From: "Svend Juul" <[email protected]>
Louis wrote:
I'm not clear about exactly what -missing- does. An example will clarify
my concern. I have a dataset containing 11 variables (the first is -clust-
and the last is -s11aq13-). One of the variables is -trexpcd-, and the
total number of observations is 4872. I gave the following commands and
had the shown output:
count if mi(trexpcd)
4649
count if mi(clust-s11aq13)
82
My understanding of the online -help- is that -missing- evaluates the
number of observations for which any of the arguments is missing. So, for
the second command, since -trexpcd- is one of the arguments, I expected
the result to be a number which is at least equal to 4649.
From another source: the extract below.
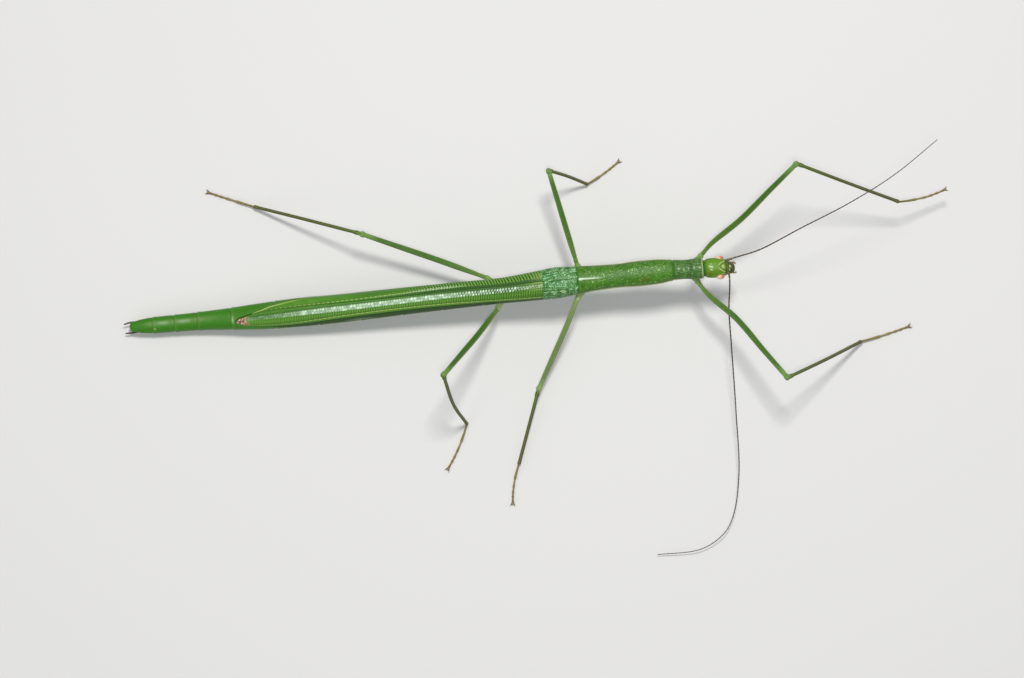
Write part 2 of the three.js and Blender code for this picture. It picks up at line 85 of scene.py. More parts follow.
def through(rows, at):
    """Smooth values at `at` through rows of [x, a, b, ...]: one array for each column after x."""
    rows = np.array(rows, float)
    knots, values = rows[:, 0], rows[:, 1:]
    order = np.arange(len(knots))
    low, high = np.maximum(order - 1, 0), np.minimum(order + 1, len(knots) - 1)
    slopes = (values[high] - values[low]) / (knots[high] - knots[low])[:, None]
    at = np.asarray(at, float)
    k = np.clip(np.searchsorted(knots, at, side="right"), 1, len(knots) - 1)
    span = knots[k] - knots[k - 1]
    t = np.clip((at - knots[k - 1]) / span, 0, 1)
    return [
        (2 * t**3 - 3 * t**2 + 1) * v[k - 1] + (t**3 - 2 * t**2 + t) * span * s[k - 1]
        + (3 * t**2 - 2 * t**3) * v[k] + (t**3 - t**2) * span * s[k]
        for v, s in zip(values.T, slopes.T)
    ]


def bump(distance, width):
    """1 at distance 0, falling softly to 0 past the width."""
    return np.exp(-((distance / width) ** 2))


def rise(x, low, high):
    """0 before low, 1 past high, smooth between."""
    t = np.clip((x - low) / (high - low), 0, 1)
    return t * t * (3 - 2 * t)


def mix(a, b, t):
    return a + (b - a) * t


print("the tail ends at", in_metres((0, 0, 0)).round(4), "m")

# %% [markdown]
# ## Camera, floor and light
# The insect is seen from almost straight above, with its head to the right. A camera is easiest to
# repeat from the point that it aims at, its distance and its two angles. The floor is plain and pale.
# One soft lamp nearly overhead gives the short shadow on the near side, a large weak one lightens that
# shadow, a small one beside the camera picks out the gloss along the back, and a pale sky does the rest.

# %% Camera
AIM = in_metres((55.86, -6.42, 0.0))
DISTANCE = 0.460
CAMERA_AZIMUTH, CAMERA_ELEVATION = -94.94, 81.74
IMAGE_WIDTH = 1024
FOCAL_PIXELS = 3118.6
SENSOR = 36.0


def towards(azimuth, elevation):
    a, e = math.radians(azimuth), math.radians(elevation)
    return Vector((math.cos(e) * math.cos(a), math.cos(e) * math.sin(a), math.sin(e)))


lens = bpy.data.cameras.new("camera")
lens.sensor_width = SENSOR
lens.lens = SENSOR * FOCAL_PIXELS / IMAGE_WIDTH
lens.clip_start, lens.clip_end = 0.01, 10
camera = bpy.data.objects.new("camera", lens)
bpy.context.scene.collection.objects.link(camera)
camera.location = Vector(AIM) + towards(CAMERA_AZIMUTH, CAMERA_ELEVATION) * DISTANCE
camera.rotation_euler = (Vector(AIM) - camera.location).to_track_quat("-Z", "Y").to_euler()
bpy.context.scene.camera = camera
bpy.context.scene.view_settings.view_transform = "Standard"
print("lens", round(lens.lens, 2), "mm at", [round(v, 4) for v in camera.location])


# %% Floor and lamps
def lamp(name, azimuth, elevation, distance, size, power, tint):
    data = bpy.data.lights.new(name, "AREA")
    data.shape, data.size, data.energy, data.color = "DISK", size, power, tint
    light = bpy.data.objects.new(name, data)
    bpy.context.scene.collection.objects.link(light)
    light.location = towards(azimuth, elevation) * distance
    light.rotation_euler = (-light.location).to_track_quat("-Z", "Y").to_euler()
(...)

--------------------------------------------------------------
hmm! It looks a bit strange. I tried this:
. sysuse auto
(1978 Automobile Data)
. count if missing(rep78)
5
. count if missing(mpg, rep78, headroom)
5
. count if missing(rep78-headroom)
5
. count if missing(mpg-headroom)
0
. count if missing(mpg-rep78)
5
According to the documentation -missing()- takes a list of arguments,
separated by commas. The arguments may be variable names, but not in
a variable list form, so mpg-headroom ought to be illegal. Apparently
missing() accepted mpg-headroom, but examined only mpg and headroom,
not the intervening rep78. I checked it both on Stata 8.2 and 9.1; both
versions have the same behavior.
-egen-s rmiss() function (rowmiss() in version 9) takes a variable list
as arguments, and that may be what you need.
Confused? I am a bit myself.
Svend